Читаем Русская пытка. Политический сыск в России XVIII века полностью

Юный Дмитриев, стоявший в толпе с братом, смотрел экзекуцию до конца, как и Болотов, но с другим чувством: «Тогда он (Пугачев. – Е. А.) всплеснул руками, опрокинулся навзничь, и вмиг окровавленная голова уже висела в воздухе; палач взмахнул ее за волосы… Не утаю, что я при этом случае заметил в себе что-то похожее на притворство и сам осуждал себя: как скоро Пугачев готов был повалиться на плаху, брат мой отворотился, чтобы не видеть взмаха топора, чувствительное его сердце не могло выносить такого позорища. Я притворно показывал то же расположение (т. е. делал вид, что отворачивается. – Е. А.), но между тем украдкою ловил каждое движение преступника. Что же этому было причиною? Конечно, не жестокость моя, но единственно желание видеть, каковым бывает человек в столь решительную ужасную минуту».

Те отрывочные сведения, которые сохранились, позволяют сделать вывод, что приговоренный в момент казни нередко впадал в ступор, оцепенение и воспринимал все окружающее как во сне. Из рассказа старца Епифания, у которого в 1670 году отсекли руку и урезали язык, следует, что молитвой перед экзекуцией он довел себя даже до потери чувствительности и отсечение языка воспринял как мгновенный укус змеи.

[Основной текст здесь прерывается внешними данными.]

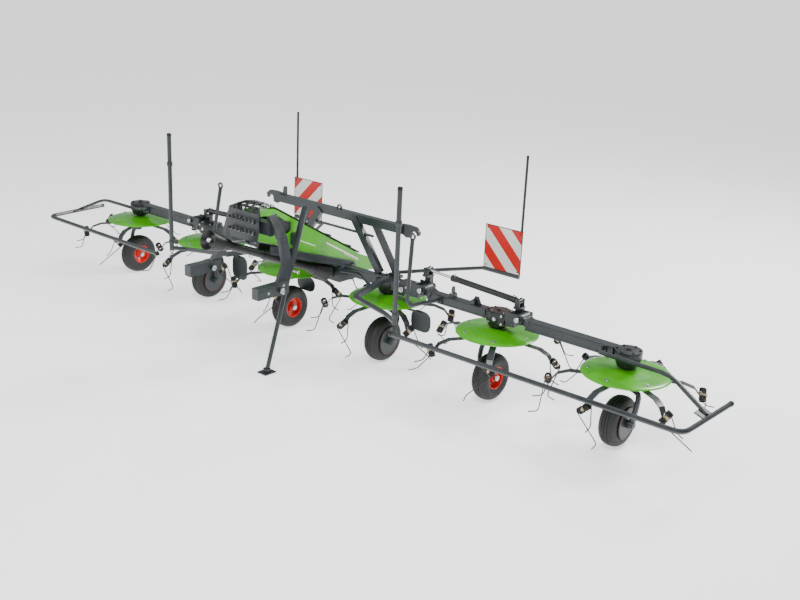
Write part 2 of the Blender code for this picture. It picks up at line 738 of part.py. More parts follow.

В такой же ступор порой впадал и палач, особенно начинающий. Это придало казни в Черкасске 27 октября 1800 года особый драматизм. Как вспоминает современник, во время чтения приговора о казни полковника Евграфа Грузинова, Ивана Апонасьева и других их товарищей «сделалось так тихо, как будто никого не было. Определение прочитано, весь народ в ожидании чего-то ужасного замер… (добавим от себя, что в момент казни люди снимали шапки. – Е. А.). Вдруг палач со страшною силою схватывает Апонасьева и в смертной сорочке повергает его на плаху, потом, увязавши его и трех товарищей-гвардейцев, стал, как изумленный, и несколько времени смотрит на жертвы… Ему напомнили о его обязанности, он поднял ужасный топор, лежавший у головы Апонасьева. И вмиг, по знаку белого платка, топор блеснул, и у несчастного не стало головы».

Публичные казни весь XVIII век собирали тысячные толпы. Потом люди возвращались к своим делам и долго вспоминали все подробности кровавой экзекуции. После казни Пугачева Болотов с приятелем-офицером не стали досматривать продолжение экзекуции – сечение кнутом сообщников того, чей труп уже лежал на колесе: «Народ начал тотчас тогда расходиться, то пошли и мы отыскивать свои сани и возвратились на них к заставе, где, отобедав у своего знакомца и простившись с ним, пустился я в свой путь в Киясовку с головою, преисполненною мыслями и воображениями виденного, редкого и необыкновенного у нас зрелища и весьма поразительного, и на другой день к обеду возвратился к своим домашним».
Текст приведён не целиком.